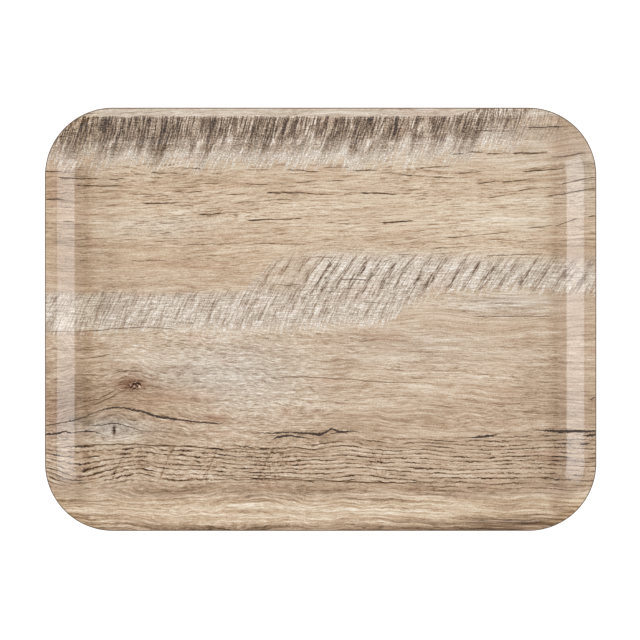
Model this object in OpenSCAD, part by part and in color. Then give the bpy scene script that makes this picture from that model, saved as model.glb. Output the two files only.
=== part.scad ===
// Pressed-laminate serving tray: nine sheets moulded into one shell, and a seal on its trimmed edge.
// The origin is on the table under the middle of the tray, with X along the tray and Z up.

/* [Tray] */
// Length over the rim
tray_l = 430; // [300:5:600]
// Width over the rim
tray_w = 330; // [220:5:460]
// Height from the table to the top of the rim
tray_h = 20; // [16:1:26]
// Radius of the outer corners, in plan
corner_r = 53; // [50:1:80]

/* [Rim] */
// Width of the level lip, out to the edge from where its line meets the wall's
lip_w = 7.6; // [7:0.1:11]
// Slope of the wall, in degrees above the level
wall_angle = 42; // [38:1:50]
// Radius of the bend from the lip down into the wall, on the serving face
brow_r = 6.5; // [5:0.5:8]
// Radius of the bend from the wall into the floor, on the serving face
cove_r = 14; // [8:1:18]
// Radius of the rounded corners of the sealed edge
edge_r = 0.8; // [0.6:0.1:1]

/* [Sheets] */
// Thickness of each clear melamine overlay
overlay_t = 0.25; // [0.2:0.05:0.3]
// Thickness of each printed paper
paper_t = 0.25; // [0.2:0.05:0.3]
// Thickness of each birch veneer
veneer_t = 0.6; // [0.5:0.05:0.7]
// Thickness of the lacquer film that seals the trimmed edge
seal_t = 0.3; // [0.2:0.05:0.4]

/* [Hidden] */
$fn = 96;

// Sheets from the serving face down. sheet(n) lies between depth(n) and depth(n + 1).
stack = [overlay_t, paper_t, veneer_t, veneer_t, veneer_t, veneer_t, veneer_t, paper_t, overlay_t];
function depth(n) = n == 0 ? 0 : depth(n - 1) + stack[n - 1];
tray_t = depth(len(stack));

// The section is drawn in the plane [r, z], where r runs outwards from a corner's centre.
wall_up = [-sin(wall_angle), cos(wall_angle)];
wall_run = (tray_h - tray_t) / tan(wall_angle);
brow_bend = brow_r * tan(wall_angle / 2);
cove_bend = cove_r * tan(wall_angle / 2);
brow_c = [corner_r - lip_w + brow_bend, tray_h - brow_r];
cove_c = [corner_r - lip_w - wall_run - cove_bend, tray_t + cove_r];
spare = 1;
// Each bend's circle laps this far over the straights it joins, so that they cross and don't only touch.
lap = 0.001;

// Half the distance between the corners' centres, and those centres in turning order.
half = [tray_l / 2 - corner_r, tray_w / 2 - corner_r];
corners = [[half.x, half.y], [-half.x, half.y], [-half.x, -half.y], [half.x, -half.y]];

// All that lies below the pressed face at one depth in the stack.
module below(d) {
    brow_out = brow_r - d;
    cove_out = cove_r + d;
    difference() {
        union() {
            polygon([
                [-spare, -spare - d],
                [-spare, tray_t - d],
                [cove_c.x, tray_t - d],
                cove_c - cove_out * wall_up,
                brow_c + brow_out * wall_up,
                [brow_c.x, tray_h - d],
                [corner_r + spare, tray_h - d],
                [corner_r + spare, -spare - d]
            ]);
            translate(brow_c) circle(brow_out + lap);
        }
        translate(cove_c) circle(cove_out + lap);
    }
}

// The trimmed blank: its edge is planed square with a bevel above and below, inside the seal.
module trimmed() {
    lip_low = tray_h - tray_t;
    polygon([
        [0, -spare],
        [0, tray_h + spare],
        [corner_r - edge_r, tray_h + spare],
        [corner_r - edge_r, tray_h],
        [corner_r - seal_t, tray_h - edge_r],
        [corner_r - seal_t, lip_low + edge_r],
        [corner_r - edge_r, lip_low],
        [corner_r - edge_r, -spare]
    ]);
}

// The seal's film, rounded over the two bevels and down to nothing where they end.
module seal_section() {
    film_h = tray_t - 2 * edge_r;
    difference() {
        union() {
            translate([corner_r - edge_r, tray_h - tray_t + edge_r]) square([edge_r, film_h]);
            for (z = [tray_h - edge_r, tray_h - tray_t + edge_r])
                translate([corner_r - edge_r, z]) circle(edge_r);
        }
        trimmed();
    }
}

// Carries a section round the tray: a quarter turn at each corner, then the straight side after it.
module round_the_tray() {
    for (k = [0:3]) {
        run = k % 2 == 0 ? 2 * half.x : 2 * half.y;
        translate(corners[k]) {
            rotate([0, 0, 90 * k]) rotate_extrude(angle = 90) children();
            rotate([0, 0, 90 * k + 90]) translate([0, run, 0]) rotate([90, 0, 0])
                linear_extrude(run) children();
        }
    }
}

// One sheet of the stack, pressed to shape and trimmed.
module sheet(n) {
    round_the_tray() intersection() {
        difference() {
            below(depth(n));
            below(depth(n + 1));
        }
        trimmed();
    }
    translate([-half.x, -half.y, tray_t - depth(n + 1)]) cube([2 * half.x, 2 * half.y, stack[n]]);
}

module wear_overlay() { color("burlywood", 0.4) sheet(0); }
module decor_sheet() { color("burlywood") sheet(1); }
module face_veneer() { color("wheat") sheet(2); }
module upper_crossband() { color("tan") sheet(3); }
module centre_veneer() { color("wheat") sheet(4); }
module lower_crossband() { color("tan") sheet(5); }
module back_veneer() { color("wheat") sheet(6); }
module backing_sheet() { color("peru") sheet(7); }
module bottom_overlay() { color("peru", 0.4) sheet(8); }
module edge_seal() { color("saddlebrown") round_the_tray() seal_section(); }

wear_overlay();
decor_sheet();
face_veneer();
upper_crossband();
centre_veneer();
lower_crossband();
back_veneer();
backing_sheet();
bottom_overlay();
edge_seal();
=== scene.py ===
"""A pressed-laminate serving tray with a saw-marked oak print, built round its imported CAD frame."""
from math import cos, pi, radians, sin, tan

import bmesh
import bpy
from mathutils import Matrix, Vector


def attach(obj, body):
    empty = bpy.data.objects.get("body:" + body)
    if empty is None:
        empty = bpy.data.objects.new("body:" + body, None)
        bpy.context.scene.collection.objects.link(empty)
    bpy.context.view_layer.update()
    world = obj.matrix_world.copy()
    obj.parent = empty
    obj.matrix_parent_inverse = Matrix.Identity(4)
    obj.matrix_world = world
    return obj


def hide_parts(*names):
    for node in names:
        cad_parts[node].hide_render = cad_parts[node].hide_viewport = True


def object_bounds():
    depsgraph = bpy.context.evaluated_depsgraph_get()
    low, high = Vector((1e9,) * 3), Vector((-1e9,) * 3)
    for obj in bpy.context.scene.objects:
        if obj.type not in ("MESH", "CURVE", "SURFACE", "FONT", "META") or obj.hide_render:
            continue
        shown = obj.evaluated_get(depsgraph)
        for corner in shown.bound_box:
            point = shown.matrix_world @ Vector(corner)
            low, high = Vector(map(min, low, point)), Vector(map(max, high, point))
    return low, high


MM = 0.001
# The section's sizes, in mm, as in part.scad.
CORNER_R = 53.0
LIP_W = 7.6
WALL_ANGLE = radians(42)
BROW_R = 6.5
COVE_R = 14.0
EDGE_R = 0.8
SEAL_T = 0.3
TRAY_T = 4.0
SKIN_T = 0.5
GLUE_DEPTHS = (1.1, 1.7, 2.3, 2.9)
# How finely the meshes are cut: steps along a bend, round a corner, and along the long and short sides.
BEND_STEPS = 18
TURN_STEPS = 28
SIDE_STEPS = (40, 28)
# Steps across the wall and across the lip.
WALL_STEPS = 6
LIP_STEPS = 4
# How far apart two seeds' slices of a noise lie.
SEED_STEP = 7.31
# A noise node gives values close round this middle, which this factor spreads.
NOISE_MIDDLE = 0.5
NOISE_SPREAD = 8


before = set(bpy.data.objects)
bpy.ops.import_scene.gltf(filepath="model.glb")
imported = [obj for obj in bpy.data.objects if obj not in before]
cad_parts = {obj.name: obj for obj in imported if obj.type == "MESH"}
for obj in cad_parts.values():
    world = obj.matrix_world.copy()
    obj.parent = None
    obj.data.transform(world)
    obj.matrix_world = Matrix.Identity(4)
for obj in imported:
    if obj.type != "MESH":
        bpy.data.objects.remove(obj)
cad_box = [list(corner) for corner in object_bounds()]
high = Vector(cad_box[1]) / MM
TRAY_H = high.z
HALF = Vector((high.x - CORNER_R, high.y - CORNER_R))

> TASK
Print the material above verbatim, first line through the line containing "tray and Z up.", both included.

> FULL SOLUTION
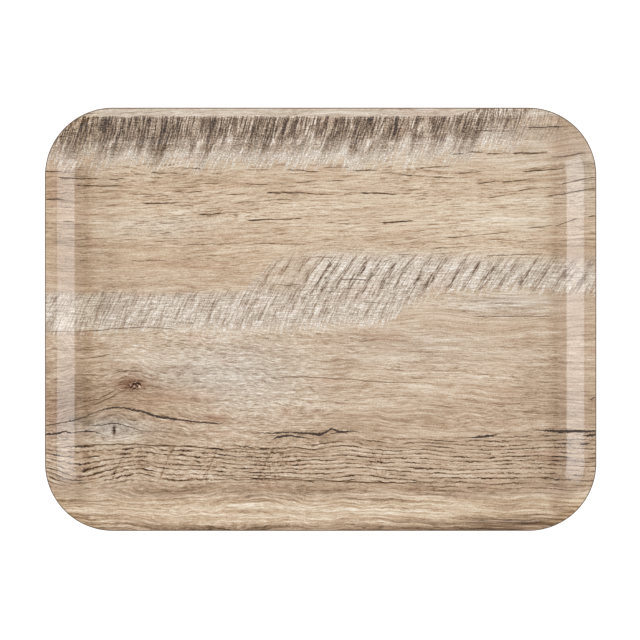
Model this object in OpenSCAD, part by part and in color. Then give the bpy scene script that makes this picture from that model, saved as model.glb. Output the two files only.
=== part.scad ===
// Pressed-laminate serving tray: nine sheets moulded into one shell, and a seal on its trimmed edge.
// The origin is on the table under the middle of the tray, with X along the tray and Z up.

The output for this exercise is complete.